The most powerful way to attack a company included challenging its accounting or proving the target had been faking financial numbers, Leung said.

“Mainland investors like chasing momentum stocks,” he said. “When you’re chasing a stock, it is likely to downplay the fundamentals, and that makes investors easy to panic once the short sellers attack from the fundamentals.”

Carson Block said in a December 2016 interview that his short selling firm Muddy Waters was poised to target more Hong Kong-listed firms after he successfully caused Huishan Dairy’s stock to fall.

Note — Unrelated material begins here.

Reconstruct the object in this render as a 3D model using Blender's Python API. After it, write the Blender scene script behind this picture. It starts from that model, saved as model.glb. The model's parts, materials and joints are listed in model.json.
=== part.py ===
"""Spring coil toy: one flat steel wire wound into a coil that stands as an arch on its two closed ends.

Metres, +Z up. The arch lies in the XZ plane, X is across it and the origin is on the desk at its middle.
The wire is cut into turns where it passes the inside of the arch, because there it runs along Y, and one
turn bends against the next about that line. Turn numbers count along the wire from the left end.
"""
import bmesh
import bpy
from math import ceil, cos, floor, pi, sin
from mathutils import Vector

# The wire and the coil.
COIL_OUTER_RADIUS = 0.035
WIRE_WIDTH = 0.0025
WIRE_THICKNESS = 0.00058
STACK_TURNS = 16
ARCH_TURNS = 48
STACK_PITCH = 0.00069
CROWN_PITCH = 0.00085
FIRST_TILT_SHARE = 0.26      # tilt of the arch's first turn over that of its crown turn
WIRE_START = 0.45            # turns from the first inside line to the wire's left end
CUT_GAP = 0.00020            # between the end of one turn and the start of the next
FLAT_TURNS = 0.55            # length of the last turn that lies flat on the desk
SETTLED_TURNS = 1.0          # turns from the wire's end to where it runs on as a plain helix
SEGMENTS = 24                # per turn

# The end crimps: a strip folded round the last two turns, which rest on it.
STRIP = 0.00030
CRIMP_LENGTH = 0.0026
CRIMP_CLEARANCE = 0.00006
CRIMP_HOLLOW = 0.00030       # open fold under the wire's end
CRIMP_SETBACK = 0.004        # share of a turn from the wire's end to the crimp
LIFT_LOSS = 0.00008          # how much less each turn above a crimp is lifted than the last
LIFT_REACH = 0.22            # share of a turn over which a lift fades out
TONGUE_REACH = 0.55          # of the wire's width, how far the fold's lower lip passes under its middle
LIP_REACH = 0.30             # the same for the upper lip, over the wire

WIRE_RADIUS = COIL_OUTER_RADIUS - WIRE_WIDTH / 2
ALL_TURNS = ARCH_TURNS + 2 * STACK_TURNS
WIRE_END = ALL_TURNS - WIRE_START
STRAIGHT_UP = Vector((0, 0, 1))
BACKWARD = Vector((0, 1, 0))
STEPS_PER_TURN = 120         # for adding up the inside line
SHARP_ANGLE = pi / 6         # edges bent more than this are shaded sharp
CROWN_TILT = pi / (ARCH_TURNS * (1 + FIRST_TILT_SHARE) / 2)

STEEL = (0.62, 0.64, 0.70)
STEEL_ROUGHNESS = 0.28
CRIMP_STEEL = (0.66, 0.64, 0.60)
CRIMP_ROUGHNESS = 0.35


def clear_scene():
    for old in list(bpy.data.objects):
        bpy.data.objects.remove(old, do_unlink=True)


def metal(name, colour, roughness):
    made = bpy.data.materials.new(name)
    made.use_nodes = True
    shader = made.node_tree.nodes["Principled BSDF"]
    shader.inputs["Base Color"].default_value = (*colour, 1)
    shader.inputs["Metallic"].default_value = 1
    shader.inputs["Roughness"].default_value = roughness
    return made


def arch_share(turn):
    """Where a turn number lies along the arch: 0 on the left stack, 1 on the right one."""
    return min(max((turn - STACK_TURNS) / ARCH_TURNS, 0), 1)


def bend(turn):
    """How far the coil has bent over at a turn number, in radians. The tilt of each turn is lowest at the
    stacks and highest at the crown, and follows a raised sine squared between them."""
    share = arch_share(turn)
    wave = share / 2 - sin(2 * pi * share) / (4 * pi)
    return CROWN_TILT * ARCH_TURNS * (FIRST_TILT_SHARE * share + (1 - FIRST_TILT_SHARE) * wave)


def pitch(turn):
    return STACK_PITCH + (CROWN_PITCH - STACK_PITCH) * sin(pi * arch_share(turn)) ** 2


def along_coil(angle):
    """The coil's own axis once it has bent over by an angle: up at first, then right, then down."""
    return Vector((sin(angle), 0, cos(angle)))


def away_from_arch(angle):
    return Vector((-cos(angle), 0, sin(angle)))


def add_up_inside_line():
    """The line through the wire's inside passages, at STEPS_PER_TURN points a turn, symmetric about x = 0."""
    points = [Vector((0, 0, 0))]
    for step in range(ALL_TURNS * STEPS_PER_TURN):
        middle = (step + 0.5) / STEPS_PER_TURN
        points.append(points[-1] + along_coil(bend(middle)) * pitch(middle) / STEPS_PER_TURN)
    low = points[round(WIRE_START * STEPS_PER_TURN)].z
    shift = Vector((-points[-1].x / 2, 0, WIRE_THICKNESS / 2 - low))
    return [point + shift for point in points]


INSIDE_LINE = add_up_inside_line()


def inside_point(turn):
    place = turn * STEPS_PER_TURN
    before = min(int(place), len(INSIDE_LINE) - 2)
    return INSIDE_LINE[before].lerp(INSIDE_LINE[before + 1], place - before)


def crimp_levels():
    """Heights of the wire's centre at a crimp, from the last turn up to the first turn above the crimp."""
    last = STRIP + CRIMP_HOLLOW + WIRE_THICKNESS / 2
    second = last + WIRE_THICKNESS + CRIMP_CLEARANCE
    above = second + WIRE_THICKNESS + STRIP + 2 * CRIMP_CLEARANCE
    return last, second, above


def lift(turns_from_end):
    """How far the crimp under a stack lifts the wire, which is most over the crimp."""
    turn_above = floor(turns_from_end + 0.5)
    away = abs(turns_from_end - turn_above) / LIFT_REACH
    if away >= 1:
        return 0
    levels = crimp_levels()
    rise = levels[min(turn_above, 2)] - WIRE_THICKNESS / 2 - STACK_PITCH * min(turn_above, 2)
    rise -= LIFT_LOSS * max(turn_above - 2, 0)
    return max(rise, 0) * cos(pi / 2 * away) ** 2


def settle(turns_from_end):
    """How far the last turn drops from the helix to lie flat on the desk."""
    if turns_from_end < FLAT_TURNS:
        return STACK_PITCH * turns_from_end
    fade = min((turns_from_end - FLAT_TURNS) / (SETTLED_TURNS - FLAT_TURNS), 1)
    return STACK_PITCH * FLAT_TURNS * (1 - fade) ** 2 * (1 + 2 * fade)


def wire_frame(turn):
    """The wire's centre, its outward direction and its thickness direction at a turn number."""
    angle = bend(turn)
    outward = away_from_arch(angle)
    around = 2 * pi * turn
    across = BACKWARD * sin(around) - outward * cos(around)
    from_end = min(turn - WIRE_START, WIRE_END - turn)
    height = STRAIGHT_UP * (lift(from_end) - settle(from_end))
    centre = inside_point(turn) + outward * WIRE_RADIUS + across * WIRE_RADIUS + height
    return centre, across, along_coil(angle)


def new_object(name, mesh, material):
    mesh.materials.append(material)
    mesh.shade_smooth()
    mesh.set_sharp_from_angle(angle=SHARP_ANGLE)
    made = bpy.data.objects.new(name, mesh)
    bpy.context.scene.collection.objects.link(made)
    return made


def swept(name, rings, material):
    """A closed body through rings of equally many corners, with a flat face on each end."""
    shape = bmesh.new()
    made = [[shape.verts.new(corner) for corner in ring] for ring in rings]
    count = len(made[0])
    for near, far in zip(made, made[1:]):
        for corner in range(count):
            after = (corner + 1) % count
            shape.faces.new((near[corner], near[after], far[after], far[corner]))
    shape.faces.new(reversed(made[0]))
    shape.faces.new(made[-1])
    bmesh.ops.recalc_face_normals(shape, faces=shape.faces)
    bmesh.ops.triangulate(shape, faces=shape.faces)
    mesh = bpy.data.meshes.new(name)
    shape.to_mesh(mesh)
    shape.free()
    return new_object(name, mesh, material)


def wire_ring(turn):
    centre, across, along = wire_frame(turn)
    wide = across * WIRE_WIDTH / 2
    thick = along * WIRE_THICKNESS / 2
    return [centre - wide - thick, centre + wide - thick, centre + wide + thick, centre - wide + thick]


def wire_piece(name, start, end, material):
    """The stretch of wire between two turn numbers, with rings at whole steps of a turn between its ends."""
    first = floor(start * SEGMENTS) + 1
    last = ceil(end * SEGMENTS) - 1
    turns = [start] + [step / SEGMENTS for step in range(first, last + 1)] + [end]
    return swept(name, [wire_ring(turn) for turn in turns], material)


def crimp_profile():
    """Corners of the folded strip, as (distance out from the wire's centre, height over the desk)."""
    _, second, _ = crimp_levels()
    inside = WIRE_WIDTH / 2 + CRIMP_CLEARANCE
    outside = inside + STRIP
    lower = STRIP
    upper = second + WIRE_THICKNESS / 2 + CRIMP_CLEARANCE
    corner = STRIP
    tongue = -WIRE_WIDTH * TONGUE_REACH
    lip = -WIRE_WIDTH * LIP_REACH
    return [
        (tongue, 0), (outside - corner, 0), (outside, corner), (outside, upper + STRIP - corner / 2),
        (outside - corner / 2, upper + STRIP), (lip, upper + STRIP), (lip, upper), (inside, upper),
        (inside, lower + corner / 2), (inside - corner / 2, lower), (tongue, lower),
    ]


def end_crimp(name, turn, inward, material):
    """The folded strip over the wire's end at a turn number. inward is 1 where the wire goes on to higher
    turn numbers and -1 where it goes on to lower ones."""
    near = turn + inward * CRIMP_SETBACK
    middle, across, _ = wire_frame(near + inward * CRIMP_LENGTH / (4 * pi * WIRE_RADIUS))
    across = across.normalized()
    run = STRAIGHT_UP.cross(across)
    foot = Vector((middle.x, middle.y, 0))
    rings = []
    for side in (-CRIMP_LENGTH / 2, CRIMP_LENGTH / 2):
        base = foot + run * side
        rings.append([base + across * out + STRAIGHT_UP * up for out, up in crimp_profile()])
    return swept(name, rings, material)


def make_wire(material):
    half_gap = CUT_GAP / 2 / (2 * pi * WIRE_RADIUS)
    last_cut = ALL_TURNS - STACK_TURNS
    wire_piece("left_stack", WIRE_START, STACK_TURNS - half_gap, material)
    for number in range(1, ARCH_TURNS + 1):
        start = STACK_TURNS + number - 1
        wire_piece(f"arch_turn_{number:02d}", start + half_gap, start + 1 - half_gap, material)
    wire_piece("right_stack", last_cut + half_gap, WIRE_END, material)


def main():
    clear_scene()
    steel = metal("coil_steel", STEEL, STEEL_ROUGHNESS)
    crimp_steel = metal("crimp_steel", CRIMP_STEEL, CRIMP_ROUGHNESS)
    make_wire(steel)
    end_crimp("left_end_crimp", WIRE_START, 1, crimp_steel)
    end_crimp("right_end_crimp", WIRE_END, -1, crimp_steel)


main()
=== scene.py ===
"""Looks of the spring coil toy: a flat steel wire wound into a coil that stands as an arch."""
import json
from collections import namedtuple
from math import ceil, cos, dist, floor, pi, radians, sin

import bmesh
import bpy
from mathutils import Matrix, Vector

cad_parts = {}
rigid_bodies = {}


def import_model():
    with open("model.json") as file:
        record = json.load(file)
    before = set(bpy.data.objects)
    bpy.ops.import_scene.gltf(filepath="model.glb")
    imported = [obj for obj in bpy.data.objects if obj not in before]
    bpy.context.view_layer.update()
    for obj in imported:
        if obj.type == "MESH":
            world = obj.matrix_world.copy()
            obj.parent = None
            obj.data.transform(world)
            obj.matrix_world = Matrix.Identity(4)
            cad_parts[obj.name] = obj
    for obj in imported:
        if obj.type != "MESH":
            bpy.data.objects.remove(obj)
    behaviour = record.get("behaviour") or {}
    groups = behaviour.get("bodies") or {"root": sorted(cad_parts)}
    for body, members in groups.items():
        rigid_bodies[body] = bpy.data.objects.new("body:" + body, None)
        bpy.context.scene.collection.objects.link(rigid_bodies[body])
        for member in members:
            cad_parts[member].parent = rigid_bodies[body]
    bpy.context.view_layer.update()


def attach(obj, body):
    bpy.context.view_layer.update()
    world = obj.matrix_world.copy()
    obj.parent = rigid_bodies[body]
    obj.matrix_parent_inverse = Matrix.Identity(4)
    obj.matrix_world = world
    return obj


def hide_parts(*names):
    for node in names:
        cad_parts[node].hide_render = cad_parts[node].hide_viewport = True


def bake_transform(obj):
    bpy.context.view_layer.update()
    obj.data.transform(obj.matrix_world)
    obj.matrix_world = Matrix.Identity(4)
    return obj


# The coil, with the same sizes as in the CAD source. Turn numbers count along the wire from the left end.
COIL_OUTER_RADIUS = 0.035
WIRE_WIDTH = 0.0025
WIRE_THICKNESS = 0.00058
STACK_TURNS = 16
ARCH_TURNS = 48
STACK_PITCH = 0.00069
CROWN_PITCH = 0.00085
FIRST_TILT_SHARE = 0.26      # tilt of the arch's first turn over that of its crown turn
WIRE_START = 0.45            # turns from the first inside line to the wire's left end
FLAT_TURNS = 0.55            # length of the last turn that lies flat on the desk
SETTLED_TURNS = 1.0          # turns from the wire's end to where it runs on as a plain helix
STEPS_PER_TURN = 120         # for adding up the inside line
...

Photo: Bloomberg
Carson Block said in a December 2016 interview that his short selling firm Muddy Waters was poised to target more Hong Kong-listed firms after he successfully caused Huishan Dairy’s stock to fall. Photo: Bloomberg

Southbound capital outstrips northbound funds 64 to one under the mutual fund scheme, a major channel through which mainland and Hong Kong investors trade stocks in each other’s markets, according to data by China’s currency regulator.

“[They] are less prepared when attacked by short sellers, and easier to panic,” Leung said.

That was why China’s stock market rout in July 2015 was particularly painful for the country’s traders, prompting the regulator to restrict the transactions of stock index futures to deter “malicious” short sellers.

China’s yuan-denominated A-share market ran on a “one-way street, where you buy low and sell high”, unlike Hong Kong where short selling was an effective hedge and an integral part of a trading strategy, said Frank Xu, analyst with Hong Kong-based hedge fund Q Fund. “The only way a mainland investor can short sell a stock is through securities lending. The selection of stocks available for lending is narrow and the costs are higher than in Hong Kong.”

Fullshare, the Nanjing-based developer, had seen 35 per cent of its turnover coming from southbound trade, which pushed its turnover to among the top 10 stocks in almost half of the trading days since April 10, under the Shanghai and Shenzhen connect schemes.

AAC’s share price has surged more than 36 per cent from early March to a high of HK$112 on May 10, a day before short seller Gotham City Research questioned the company’s accounting.

The stock dropped 10 per cent within a few hours after the report, wiping out HK$14.2 billion of value.

In its short sell report, Blazing said Cogobuy’s website had extremely low traffic and its gross merchandise volume, or the amount of goods sold, was a work of fiction.

Cogobuy refuted Blazing’s claims on a conference call, explaining that its web traffic was low because its sales were done through social media platforms, like Tencent’s.

Trading in the stock is still halted.

Although short sellers are causing market turbulence and stir up complaints by retail investors, they are an integral part of the financial market that helps hedge against risks.

“The ‘invisible hand’ of the market, through mechanisms such as short selling, not only allocates resources but also affects and disciplines managers” of earnings manipulation, scholars from INSEAD, UNSW Business School and Tsinghua University said in a thesis published in Review of Financial Studies in 2015.

It was counter-intuitive to Hong Kong’s average traders but some of them were catching on, Leung said.

“It is gaining momentum in Hong Kong in recent months,” he said. “An important reason is the changing constitution of the market participants.”